Although IntegriCo’s process can handle such scrap in theory, Brough acknowledged that the company’s current hunger for such material is not large enough to absorb what wire choppers produce. "We’ve got more than we can use right now," he commented. "Our demand is filled."

But should IntegriCo either gain greater railroad market share or begin manufacturing other products, such as shipping pallets, using this same process, it will provide a needed outlet for wire chopping line operators who wish to help develop an end market.

"Our technology is fairly flexible, and we can take materials that others can’t handle," Brough says. He noted that many of the consuming markets for recycled plastic require material that is free not only of metal, paint or other non-plastic contaminants, but that must also be uniform in its chemistry and even its color.

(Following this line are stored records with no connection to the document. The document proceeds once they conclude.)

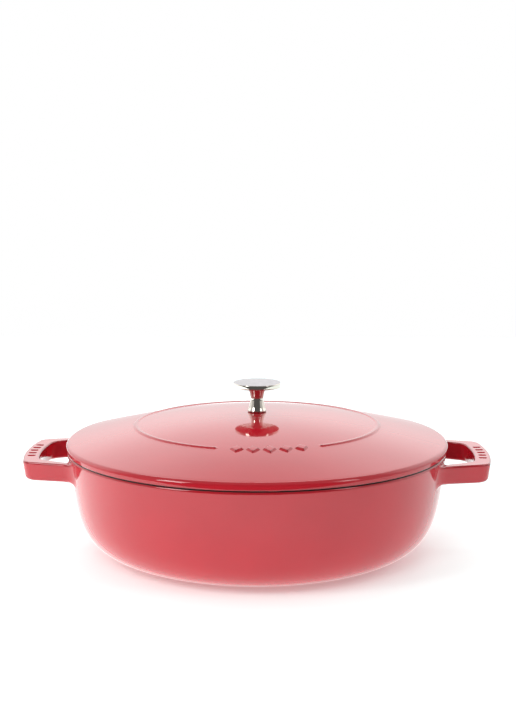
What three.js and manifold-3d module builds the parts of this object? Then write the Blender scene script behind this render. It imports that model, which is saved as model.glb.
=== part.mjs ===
// Enamelled cast iron covered pan: a shallow round pan with two cast loop handles, and a domed lid
// whose metal knob is held by a screw from below.
//
// Millimetres, +Z up. The origin is the centre of the foot, on the surface that the pan stands on.
// +X runs along the handles and the front is -Y. Angles round the pan are counted in degrees from
// the front towards +X.

import * as THREE from 'three';
import { mergeVertices } from 'three/addons/utils/BufferGeometryUtils.js';
import Module from 'manifold-3d';

// Pan
const RIM_RADIUS = 146.5; // outside of the rim
const RIM_HEIGHT = 82; // surface to the top of the rim
const WALL = 4;
const FLOOR = 4.5;
const FOOT_RADIUS = 79.5; // outer edge of the flat foot
const FOOT_RING = 8; // width of the ring that touches the surface
const FOOT_RECESS = 0.6; // how far the base inside that ring is lifted
const CORNER_INSET = 4; // rim radius less the radius that the base corner curves towards
const WALL_REACH = 53.6; // height over which the side wall stays nearly straight
const WALL_LEAN = 0.13; // outward lean of the side wall at the rim, per mm of height
const RIM_OUTER_ROUND = 2;
const RIM_INNER_ROUND = 1.2;

// Loop handles, cast in one with the pan
const HANDLE_DROP = 4.2; // top of the rim to the top face of the handle
const HANDLE_DEPTH = 14.6;
const HANDLE_REACH = 33.5; // rim to the outer face of the grip bar
const GRIP_WIDTH = 12.8;
const ARM_SPREAD = 52.2; // half the width across the arms at the wall
const ARM_TAPER_DEG = 15.6; // how far the arms turn in towards the grip bar
const GRIP_CORNER_ROUND = 8;
const ARM_FLARE_ROUND = 8; // fillet between an arm and the wall, seen from above
const ARM_WALL_WIDTH = 8.6; // arm between its outer face and the finger opening, at the wall
const ARM_TIP_WIDTH = 8.8; // the same at the grip bar
const FINGER_WALL_ROUND = 6;
const FINGER_TIP_ROUND = 8;
const HANDLE_TOP_ROUND = 1.4;
const HANDLE_OUTER_BOTTOM_ROUND = 3.4;
const HANDLE_INNER_BOTTOM_ROUND = 2;
const OUTER_DRAFT_DEG = 8.6;
const INNER_DRAFT_DEG = 3;
const RIB_COUNT = 5; // raised grip ribs on top of each grip bar
const RIB_SPREAD_DEG = 3.1;
const RIB_LENGTH = 6.4;
const RIB_WIDTH = 1.7;
const RIB_HEIGHT = 0.5;

// Lid
const LID_OVERHANG = 0.5; // lid edge beyond the rim
const SEAT_GAP = 0.3; // lid seat above the rim
const LID_EDGE_HEIGHT = 6; // seat to the shoulder where the dome starts
const SHOULDER_INSET = 2.5; // lid edge to that shoulder
const DOME_RISE = 20.9; // shoulder to the top of the dome
const DOME_FLATNESS = 0.16; // 0 is a plain parabola
const LID_THICKNESS = 3.8;
const EDGE_BOTTOM_ROUND = 1;
const LOCATING_RIB_GAP = 1.6; // locating rib to the inside of the pan
const LOCATING_RIB_DEPTH = 5;
const LOCATING_RIB_WIDTH = 4;
const BOSS_RADIUS = 12;
const BOSS_HEIGHT = 3;

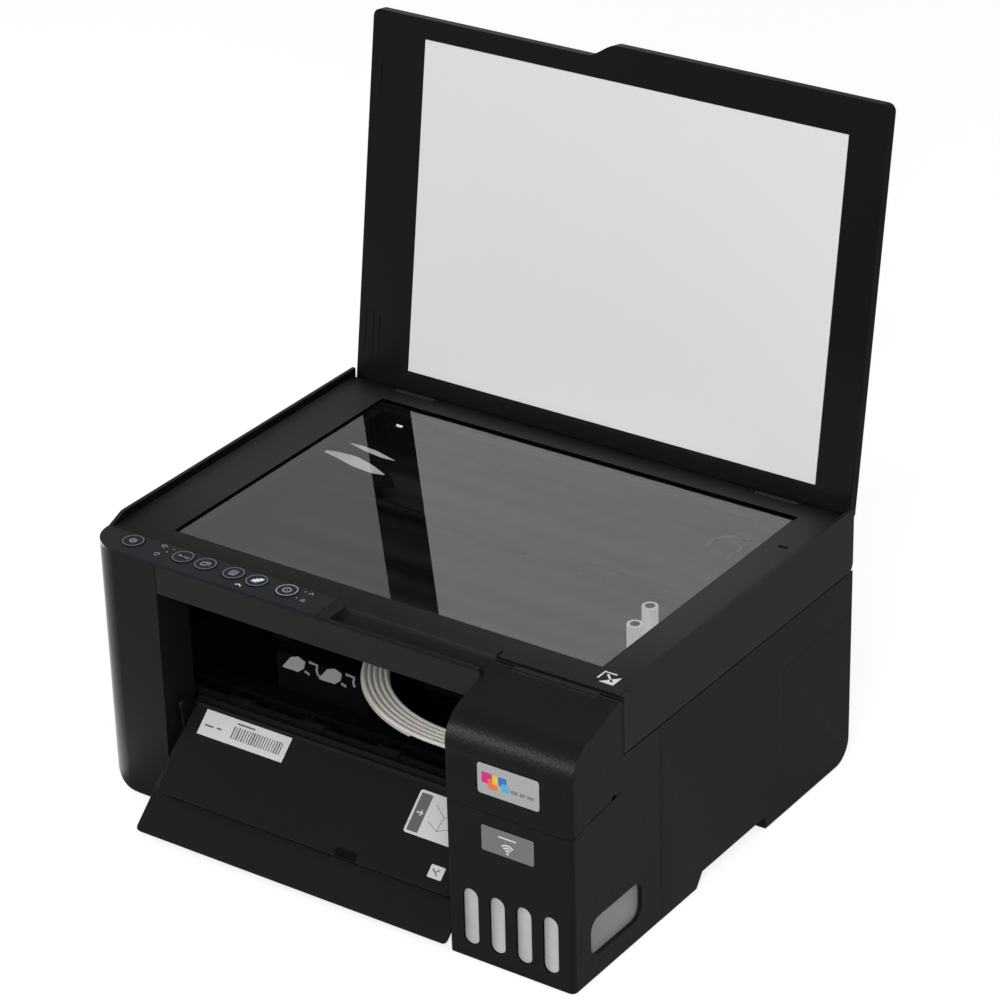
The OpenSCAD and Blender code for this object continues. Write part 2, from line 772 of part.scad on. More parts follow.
module platen() {
    x1 = plate_end_x + 8;
    slots = 10;
    slot_w = 14;
    pitch = (x1 - frame_x0 - 15) / slots;
    color(BLACK) difference() {
        box(frame_x0 + 1.8, x1, exit_roll_d + 8, feed_roll_d - 8, paper_z - 12, paper_z - 2);
        for (i = [0:slots - 1]) {
            x = frame_x0 + 14 + i * pitch;
            box(x, x + slot_w, exit_roll_d + 14, feed_roll_d - 14, paper_z - 5, paper_z);
        }
    }
    // legs down to the floor of the base
    color(BLACK) for (x = [frame_x0 + 8, x1 - 8])
        box(x, x + 6, exit_roll_d + 14, feed_roll_d - 14, base_z + wall + fit, paper_z - 12);
}

module feed_roller() {
    color(STEEL) {
        rod_x(frame_x0 - 4, frame_x1 + 3, feed_roll_d, feed_roll_z, roll_pin_r);
        rod_x(frame_x0 + 12, plate_end_x + 8, feed_roll_d, feed_roll_z, feed_roll_r);
    }
    color(PALE) rod_x(frame_x0 - 7, frame_x0 - 3, feed_roll_d, feed_roll_z, feed_wheel_r);
}

// rubber sleeves of the exit roller, and the star wheels over them
sleeve_x = frame_x0 + 30;
sleeve_w = 16;
sleeve_pitch = (plate_end_x - sleeve_x - sleeve_w - 33) / 3;

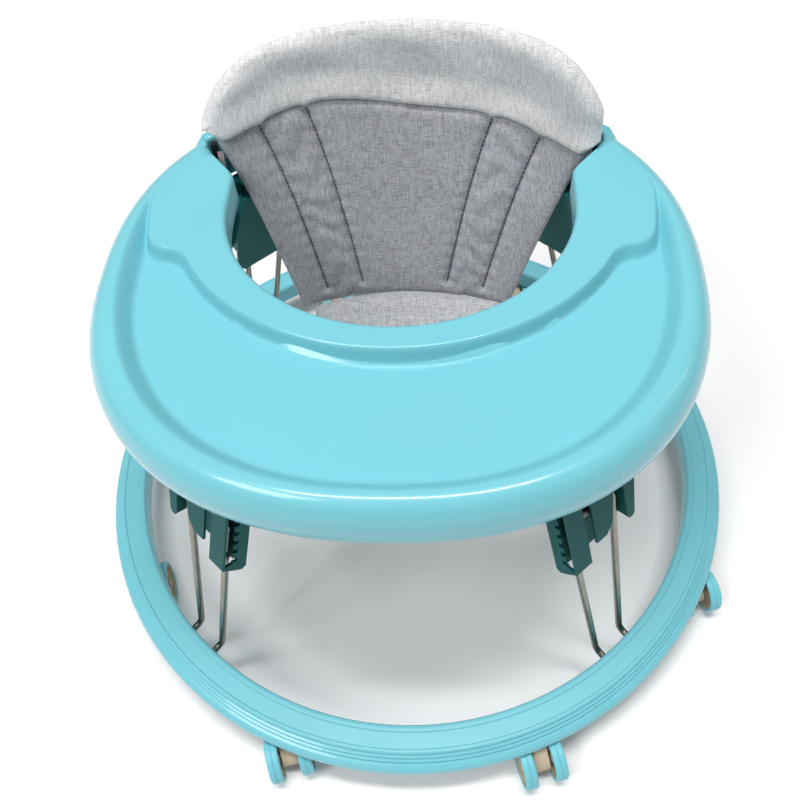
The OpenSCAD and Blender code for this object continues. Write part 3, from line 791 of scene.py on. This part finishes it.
def paint_cad(mats):
    """Gives every CAD node that stays visible its material."""
    each = range(1, 9)
    paint(["base_ring"], mats["ring"])
    # painted shade: brackets, leg clamps and the tray's underside get a teal darkened far below the
    # tray's own, standing in for the shadow under the tray
    paint(["leg_clamps", "tray_under"] + ["bracket_" + s for s in SIDES], mats["bracket"])
    paint(["clamp_screws", "bracket_screws"], mats["screw"])
    paint(["seat_clips", "corner_clips"], mats["black"])
    paint(["strap_ends"], mats["webbing"])
    paint([f"caster_housing_{i}" for i in each], mats["beige"])
    paint([f"caster_hubs_{i}" for i in each], mats["beige"])
    paint([f"caster_axle_{i}" for i in each], mats["screw"])
    paint([f"caster_tyres_{i}" for i in each], mats["tyre"])


def make_materials():
    teal = (0.162, 0.490, 0.565)
    # painted shade: teal darkened far below the tray's own, for the shadow that falls on the parts under
    # the tray
    shade_darkened_teal = (0.006, 0.100, 0.100)
    return {
        "tray": moulded("tray_gloss", teal, 0.24, coat=0.35, grain=0.05, wear=0.02, wavy=14),
        "ring": moulded("ring_gloss", teal, 0.28, coat=0.2, grain=0.04),
        "bracket": moulded("bracket_painted_shade", shade_darkened_teal, 0.55, grain=0.08, level=0.2),
        "tyre": moulded("tyre_satin", (0.16, 0.50, 0.58), 0.42, grain=0.12, wear=0.15),
        "beige": moulded("beige_satin", (0.50, 0.42, 0.31), 0.5, grain=0.10, wear=0.15),
        "black": moulded("black_satin", (0.012, 0.012, 0.014), 0.4, grain=0.10),
        "wire": metal("wire_chrome", (0.26, 0.24, 0.21), 0.16),
        "screw": metal("screw_steel", (0.25, 0.24, 0.23), 0.32, (300, 300, 300)),
        "webbing": melange("webbing_weave", (0.52, 0.44, 0.46), 0.10),
        "fabric": melange("seat_melange", (0.360, 0.365, 0.395)),
        "pad": melange("pad_melange", (0.395, 0.400, 0.420)),
        "band": melange("band_melange", (0.620, 0.615, 0.625), 0.12),
        "thread": melange("thread", (0.05, 0.05, 0.10), 0.05),
    }


bpy.context.scene.view_settings.view_transform = "Standard"
add_camera()
add_floor()
add_light()
mats = make_materials()
paint_cad(mats)
build_tray(mats["tray"])
for leg_side in SIDES:
    build_leg(leg_side, mats["wire"])
build_seat(mats["fabric"], mats["pad"], mats["band"], mats["thread"])
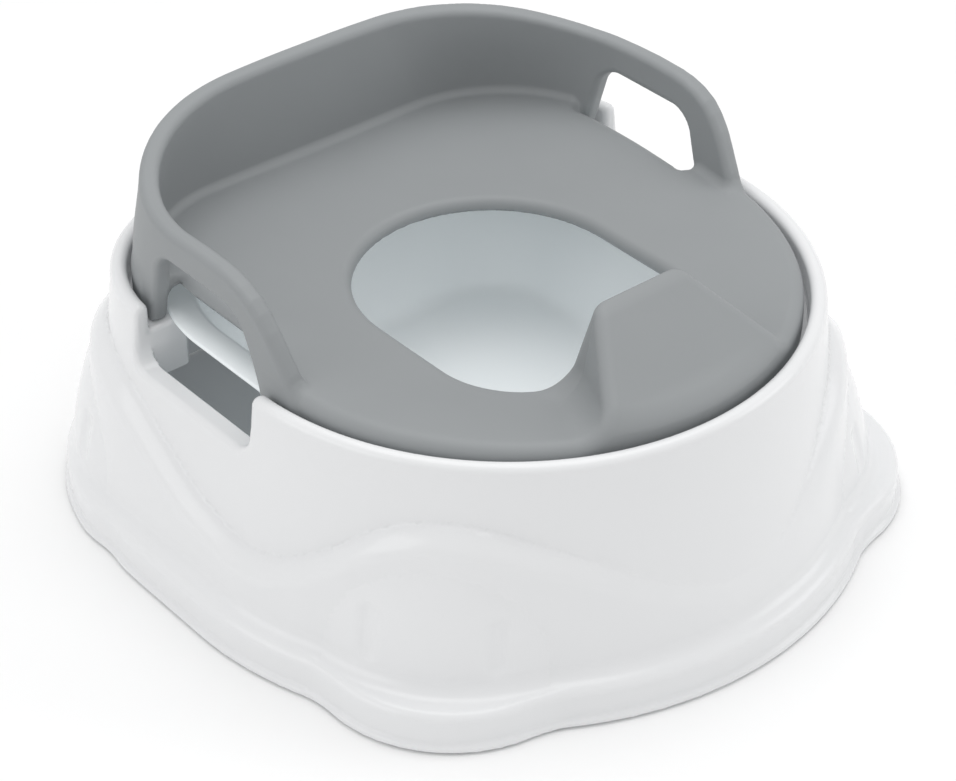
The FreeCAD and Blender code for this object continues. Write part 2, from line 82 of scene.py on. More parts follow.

Even the IntegriCo buyers like a certain amount of consistency, however, and they’ve been disappointed when a recycler ships a load that is a drastically different mix of chopped coatings compared to what arrived from that same recycler the month before.

IntegriCo, just like scrap recyclers themselves, prefers to see wire chopping systems that thoroughly separate metal from plastic. Scrap recyclers wish to capture the valuable metal, and IntegriCo would rather not have the metal in its plastic as a contaminant. "We’re all on the same page," Brough says.

Should IntegriCo continue to accept plastic chops (and Brough acknowledged that scrap recyclers "have heard this before" when it comes to an end market for this plastic), the inroad into this end market is likely to be welcomed by wire chopping line operators.